Calling this alphabet runic is erroneous - runes are straight-edged - and there's no evidence of this system being associated with witches before the 20th century.

How old it really is is unknown. It is first mentioned in Cornelius Agrippa's Three Books of Occult Philosophy published in Antwerp in 1531, attributing them to one "Honorius of Thebes." This is assumed to be reference to the author of Liber Juratus, or the Sworne Booke of Honorius, yet the letters never appear in the the Liber Juratus. If the alphabet is his, it apparently appeared in a work that no longer exists. (The better-known Grimoire of Honorius is a 17th-century forgery)

The character for "W" shown below is not part of the original alphabet. Indeed, the absence of unique characters for "J", "U" and "W" indicate a possible connection with the pre-11th century Latin alphabet, as those letters are much younger than the rest of our alphabet.

It is certainly an invented alphabet such as an alchemical cipher. The flourishes it boasts are not practical to writing and should have naturally eroded away.
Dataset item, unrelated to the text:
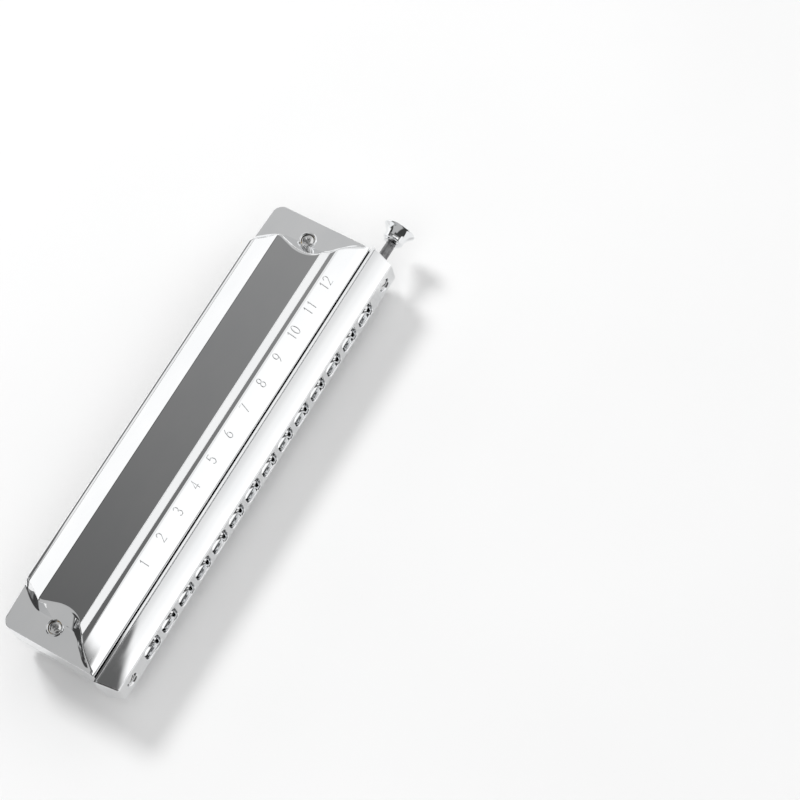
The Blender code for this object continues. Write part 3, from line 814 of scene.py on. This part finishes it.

The letter for "K" for example, is almost impossible to write left to right with a single pen stroke.

The Golden Dawn and its successor orders such as the Ordo Templi Orientalis adopted the alphabet in the 19th century, and this appears to be Gerald Gardner's source. Garderians use this alphabet frequently. It is more rare among the other Traditions.1

The purpose of using an unfamiliar alphabet is to abstract it from the writer's native language. This causes the writer to concentrate more fully upon the inscription and the greater task at hand. Because of this, the Theban alphabet is mostly employed in the makings of talismans and other ritual work. Some use it in their Book of Shadows as a code so no one else can read it - another throwback to the Burning Times myth.